→ Given instruction
Please print the full listing exactly.

→ Recorded data
::::::::
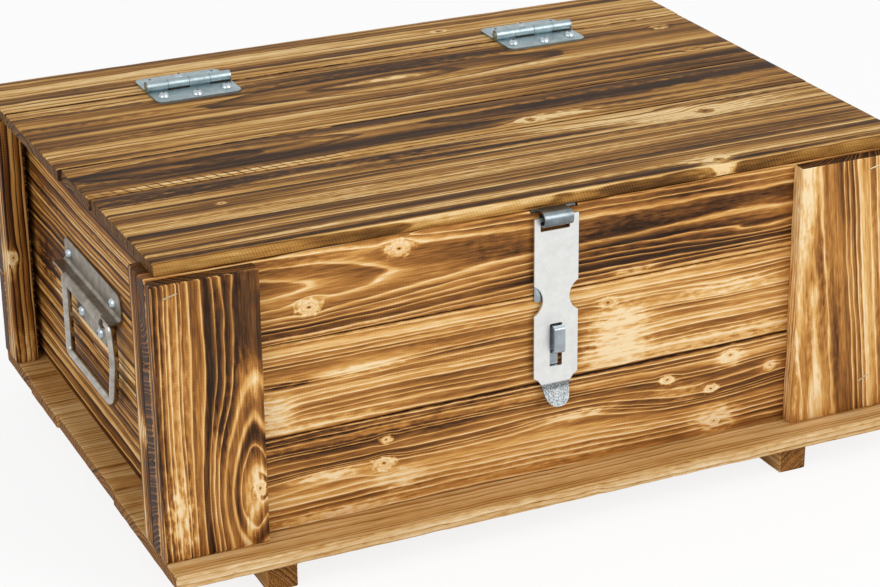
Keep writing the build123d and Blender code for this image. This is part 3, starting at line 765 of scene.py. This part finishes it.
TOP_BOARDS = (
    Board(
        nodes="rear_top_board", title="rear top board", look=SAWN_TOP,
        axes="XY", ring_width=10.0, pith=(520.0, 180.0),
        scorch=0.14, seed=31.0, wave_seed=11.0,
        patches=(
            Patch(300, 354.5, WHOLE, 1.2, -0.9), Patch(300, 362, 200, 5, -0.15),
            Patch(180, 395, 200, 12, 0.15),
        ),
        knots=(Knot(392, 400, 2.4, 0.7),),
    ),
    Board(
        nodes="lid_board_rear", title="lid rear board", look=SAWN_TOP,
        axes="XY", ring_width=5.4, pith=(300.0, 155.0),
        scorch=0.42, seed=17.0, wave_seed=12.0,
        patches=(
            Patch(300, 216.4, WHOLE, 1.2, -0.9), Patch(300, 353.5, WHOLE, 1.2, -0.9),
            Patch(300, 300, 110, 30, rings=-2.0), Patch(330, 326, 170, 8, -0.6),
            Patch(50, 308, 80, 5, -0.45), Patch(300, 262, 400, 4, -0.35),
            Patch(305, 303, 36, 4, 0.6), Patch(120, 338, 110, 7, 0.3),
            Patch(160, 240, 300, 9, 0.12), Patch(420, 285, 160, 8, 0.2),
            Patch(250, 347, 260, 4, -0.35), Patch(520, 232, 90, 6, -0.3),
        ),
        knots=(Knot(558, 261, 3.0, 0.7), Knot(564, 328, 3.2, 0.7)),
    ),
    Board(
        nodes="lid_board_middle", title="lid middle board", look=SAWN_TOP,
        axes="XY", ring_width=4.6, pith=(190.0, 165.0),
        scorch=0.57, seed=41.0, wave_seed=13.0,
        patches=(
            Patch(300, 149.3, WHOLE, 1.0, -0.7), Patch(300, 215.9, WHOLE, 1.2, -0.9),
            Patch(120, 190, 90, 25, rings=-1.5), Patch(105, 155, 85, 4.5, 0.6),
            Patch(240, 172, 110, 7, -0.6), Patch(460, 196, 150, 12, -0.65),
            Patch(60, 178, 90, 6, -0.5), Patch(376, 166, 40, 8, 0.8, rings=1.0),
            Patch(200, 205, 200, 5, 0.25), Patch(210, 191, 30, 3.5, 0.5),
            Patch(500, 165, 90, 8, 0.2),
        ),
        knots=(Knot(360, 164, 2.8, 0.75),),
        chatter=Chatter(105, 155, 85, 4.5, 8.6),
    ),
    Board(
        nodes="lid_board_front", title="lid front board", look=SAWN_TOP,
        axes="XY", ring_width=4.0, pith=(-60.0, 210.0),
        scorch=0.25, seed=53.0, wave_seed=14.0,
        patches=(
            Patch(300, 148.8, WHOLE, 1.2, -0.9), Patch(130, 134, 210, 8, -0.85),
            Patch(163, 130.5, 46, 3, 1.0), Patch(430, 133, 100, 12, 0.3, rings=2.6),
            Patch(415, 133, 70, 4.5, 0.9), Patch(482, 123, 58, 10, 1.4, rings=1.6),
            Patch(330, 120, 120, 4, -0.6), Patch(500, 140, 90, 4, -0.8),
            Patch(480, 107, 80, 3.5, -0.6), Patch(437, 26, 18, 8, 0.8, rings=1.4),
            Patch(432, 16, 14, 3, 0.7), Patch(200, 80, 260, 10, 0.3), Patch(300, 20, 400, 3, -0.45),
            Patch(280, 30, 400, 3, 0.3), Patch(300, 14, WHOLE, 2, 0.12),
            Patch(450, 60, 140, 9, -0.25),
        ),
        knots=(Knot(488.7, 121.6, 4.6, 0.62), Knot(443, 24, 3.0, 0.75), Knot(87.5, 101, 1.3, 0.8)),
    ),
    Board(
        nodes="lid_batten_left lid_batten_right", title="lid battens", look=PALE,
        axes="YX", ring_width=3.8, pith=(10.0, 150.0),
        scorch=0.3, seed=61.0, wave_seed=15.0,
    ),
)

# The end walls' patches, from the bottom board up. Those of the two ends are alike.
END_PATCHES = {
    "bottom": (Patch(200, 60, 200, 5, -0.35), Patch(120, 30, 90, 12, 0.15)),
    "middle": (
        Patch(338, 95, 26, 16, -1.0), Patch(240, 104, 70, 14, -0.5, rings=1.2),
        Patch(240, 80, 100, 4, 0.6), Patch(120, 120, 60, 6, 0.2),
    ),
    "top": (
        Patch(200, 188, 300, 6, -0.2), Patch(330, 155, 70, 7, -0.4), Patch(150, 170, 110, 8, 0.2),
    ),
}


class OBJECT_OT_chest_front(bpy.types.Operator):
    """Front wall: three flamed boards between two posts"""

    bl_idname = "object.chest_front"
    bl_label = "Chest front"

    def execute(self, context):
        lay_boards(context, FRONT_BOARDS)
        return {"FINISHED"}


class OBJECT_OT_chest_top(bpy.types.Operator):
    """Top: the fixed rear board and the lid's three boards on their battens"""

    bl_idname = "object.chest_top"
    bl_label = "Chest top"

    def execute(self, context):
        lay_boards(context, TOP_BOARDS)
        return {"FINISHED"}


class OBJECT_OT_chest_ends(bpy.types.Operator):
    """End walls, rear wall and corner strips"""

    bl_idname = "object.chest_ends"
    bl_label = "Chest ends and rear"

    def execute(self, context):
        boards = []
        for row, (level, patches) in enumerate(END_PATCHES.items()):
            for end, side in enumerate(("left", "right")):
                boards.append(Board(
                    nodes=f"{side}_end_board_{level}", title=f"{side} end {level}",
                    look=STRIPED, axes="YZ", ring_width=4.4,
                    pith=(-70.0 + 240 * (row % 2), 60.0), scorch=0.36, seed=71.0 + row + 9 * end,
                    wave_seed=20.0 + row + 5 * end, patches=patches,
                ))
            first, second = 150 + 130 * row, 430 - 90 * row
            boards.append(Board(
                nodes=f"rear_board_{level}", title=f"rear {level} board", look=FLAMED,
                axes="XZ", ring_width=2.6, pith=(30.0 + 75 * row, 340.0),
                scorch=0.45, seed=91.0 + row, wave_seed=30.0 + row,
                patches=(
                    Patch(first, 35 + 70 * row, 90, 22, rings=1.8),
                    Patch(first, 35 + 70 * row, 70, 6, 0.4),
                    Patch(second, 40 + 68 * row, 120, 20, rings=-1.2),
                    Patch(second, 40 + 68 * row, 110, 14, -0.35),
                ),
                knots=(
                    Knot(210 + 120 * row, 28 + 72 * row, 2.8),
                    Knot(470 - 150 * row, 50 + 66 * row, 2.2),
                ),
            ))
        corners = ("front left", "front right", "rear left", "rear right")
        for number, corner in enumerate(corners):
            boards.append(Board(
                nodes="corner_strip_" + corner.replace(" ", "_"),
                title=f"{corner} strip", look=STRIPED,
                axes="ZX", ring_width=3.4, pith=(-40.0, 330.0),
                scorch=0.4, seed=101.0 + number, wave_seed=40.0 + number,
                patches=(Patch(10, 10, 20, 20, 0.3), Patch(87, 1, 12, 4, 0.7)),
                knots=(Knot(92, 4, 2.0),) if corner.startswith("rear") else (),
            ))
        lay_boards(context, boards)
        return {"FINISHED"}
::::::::
→ Answer to this exercise
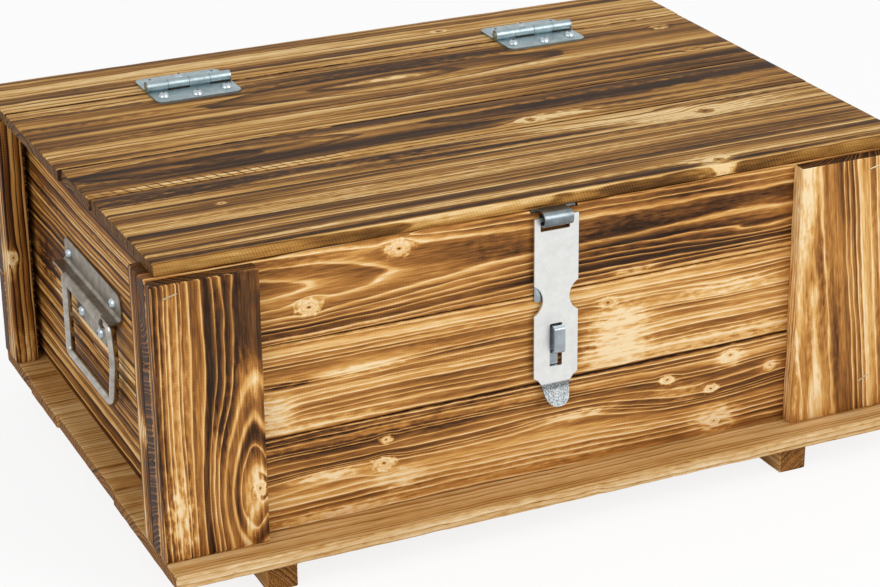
Keep writing the build123d and Blender code for this image. This is part 3, starting at line 765 of scene.py. This part finishes it.
TOP_BOARDS = (
    Board(
        nodes="rear_top_board", title="rear top board", look=SAWN_TOP,
        axes="XY", ring_width=10.0, pith=(520.0, 180.0),
        scorch=0.14, seed=31.0, wave_seed=11.0,
        patches=(
            Patch(300, 354.5, WHOLE, 1.2, -0.9), Patch(300, 362, 200, 5, -0.15),
            Patch(180, 395, 200, 12, 0.15),
        ),
        knots=(Knot(392, 400, 2.4, 0.7),),
    ),
    Board(
        nodes="lid_board_rear", title="lid rear board", look=SAWN_TOP,
        axes="XY", ring_width=5.4, pith=(300.0, 155.0),
        scorch=0.42, seed=17.0, wave_seed=12.0,
        patches=(
            Patch(300, 216.4, WHOLE, 1.2, -0.9), Patch(300, 353.5, WHOLE, 1.2, -0.9),
            Patch(300, 300, 110, 30, rings=-2.0), Patch(330, 326, 170, 8, -0.6),
            Patch(50, 308, 80, 5, -0.45), Patch(300, 262, 400, 4, -0.35),
            Patch(305, 303, 36, 4, 0.6), Patch(120, 338, 110, 7, 0.3),
            Patch(160, 240, 300, 9, 0.12), Patch(420, 285, 160, 8, 0.2),
            Patch(250, 347, 260, 4, -0.35), Patch(520, 232, 90, 6, -0.3),
        ),
        knots=(Knot(558, 261, 3.0, 0.7), Knot(564, 328, 3.2, 0.7)),
    ),
    Board(
        nodes="lid_board_middle", title="lid middle board", look=SAWN_TOP,
        axes="XY", ring_width=4.6, pith=(190.0, 165.0),
        scorch=0.57, seed=41.0, wave_seed=13.0,
        patches=(
            Patch(300, 149.3, WHOLE, 1.0, -0.7), Patch(300, 215.9, WHOLE, 1.2, -0.9),
            Patch(120, 190, 90, 25, rings=-1.5), Patch(105, 155, 85, 4.5, 0.6),
            Patch(240, 172, 110, 7, -0.6), Patch(460, 196, 150, 12, -0.65),
            Patch(60, 178, 90, 6, -0.5), Patch(376, 166, 40, 8, 0.8, rings=1.0),
            Patch(200, 205, 200, 5, 0.25), Patch(210, 191, 30, 3.5, 0.5),
            Patch(500, 165, 90, 8, 0.2),
        ),
        knots=(Knot(360, 164, 2.8, 0.75),),
        chatter=Chatter(105, 155, 85, 4.5, 8.6),
    ),
    Board(
        nodes="lid_board_front", title="lid front board", look=SAWN_TOP,
        axes="XY", ring_width=4.0, pith=(-60.0, 210.0),
        scorch=0.25, seed=53.0, wave_seed=14.0,
        patches=(
            Patch(300, 148.8, WHOLE, 1.2, -0.9), Patch(130, 134, 210, 8, -0.85),
            Patch(163, 130.5, 46, 3, 1.0), Patch(430, 133, 100, 12, 0.3, rings=2.6),
            Patch(415, 133, 70, 4.5, 0.9), Patch(482, 123, 58, 10, 1.4, rings=1.6),
            Patch(330, 120, 120, 4, -0.6), Patch(500, 140, 90, 4, -0.8),
            Patch(480, 107, 80, 3.5, -0.6), Patch(437, 26, 18, 8, 0.8, rings=1.4),
            Patch(432, 16, 14, 3, 0.7), Patch(200, 80, 260, 10, 0.3), Patch(300, 20, 400, 3, -0.45),
            Patch(280, 30, 400, 3, 0.3), Patch(300, 14, WHOLE, 2, 0.12),
            Patch(450, 60, 140, 9, -0.25),
        ),
        knots=(Knot(488.7, 121.6, 4.6, 0.62), Knot(443, 24, 3.0, 0.75), Knot(87.5, 101, 1.3, 0.8)),
    ),
    Board(
        nodes="lid_batten_left lid_batten_right", title="lid battens", look=PALE,
        axes="YX", ring_width=3.8, pith=(10.0, 150.0),
        scorch=0.3, seed=61.0, wave_seed=15.0,
    ),
)

# The end walls' patches, from the bottom board up. Those of the two ends are alike.
END_PATCHES = {
    "bottom": (Patch(200, 60, 200, 5, -0.35), Patch(120, 30, 90, 12, 0.15)),
    "middle": (
        Patch(338, 95, 26, 16, -1.0), Patch(240, 104, 70, 14, -0.5, rings=1.2),
        Patch(240, 80, 100, 4, 0.6), Patch(120, 120, 60, 6, 0.2),
    ),
    "top": (
        Patch(200, 188, 300, 6, -0.2), Patch(330, 155, 70, 7, -0.4), Patch(150, 170, 110, 8, 0.2),
    ),
}


class OBJECT_OT_chest_front(bpy.types.Operator):
    """Front wall: three flamed boards between two posts"""

    bl_idname = "object.chest_front"
    bl_label = "Chest front"

    def execute(self, context):
        lay_boards(context, FRONT_BOARDS)
        return {"FINISHED"}


class OBJECT_OT_chest_top(bpy.types.Operator):
    """Top: the fixed rear board and the lid's three boards on their battens"""

    bl_idname = "object.chest_top"
    bl_label = "Chest top"

    def execute(self, context):
        lay_boards(context, TOP_BOARDS)
        return {"FINISHED"}


class OBJECT_OT_chest_ends(bpy.types.Operator):
    """End walls, rear wall and corner strips"""

    bl_idname = "object.chest_ends"
    bl_label = "Chest ends and rear"

    def execute(self, context):
        boards = []
        for row, (level, patches) in enumerate(END_PATCHES.items()):
            for end, side in enumerate(("left", "right")):
                boards.append(Board(
                    nodes=f"{side}_end_board_{level}", title=f"{side} end {level}",
                    look=STRIPED, axes="YZ", ring_width=4.4,
                    pith=(-70.0 + 240 * (row % 2), 60.0), scorch=0.36, seed=71.0 + row + 9 * end,
                    wave_seed=20.0 + row + 5 * end, patches=patches,
                ))
            first, second = 150 + 130 * row, 430 - 90 * row
            boards.append(Board(
                nodes=f"rear_board_{level}", title=f"rear {level} board", look=FLAMED,
                axes="XZ", ring_width=2.6, pith=(30.0 + 75 * row, 340.0),
                scorch=0.45, seed=91.0 + row, wave_seed=30.0 + row,
                patches=(
                    Patch(first, 35 + 70 * row, 90, 22, rings=1.8),
                    Patch(first, 35 + 70 * row, 70, 6, 0.4),
                    Patch(second, 40 + 68 * row, 120, 20, rings=-1.2),
                    Patch(second, 40 + 68 * row, 110, 14, -0.35),
                ),
                knots=(
                    Knot(210 + 120 * row, 28 + 72 * row, 2.8),
                    Knot(470 - 150 * row, 50 + 66 * row, 2.2),
                ),
            ))
        corners = ("front left", "front right", "rear left", "rear right")
        for number, corner in enumerate(corners):
            boards.append(Board(
                nodes="corner_strip_" + corner.replace(" ", "_"),
                title=f"{corner} strip", look=STRIPED,
                axes="ZX", ring_width=3.4, pith=(-40.0, 330.0),
                scorch=0.4, seed=101.0 + number, wave_seed=40.0 + number,
                patches=(Patch(10, 10, 20, 20, 0.3), Patch(87, 1, 12, 4, 0.7)),
                knots=(Knot(92, 4, 2.0),) if corner.startswith("rear") else (),
            ))
        lay_boards(context, boards)
        return {"FINISHED"}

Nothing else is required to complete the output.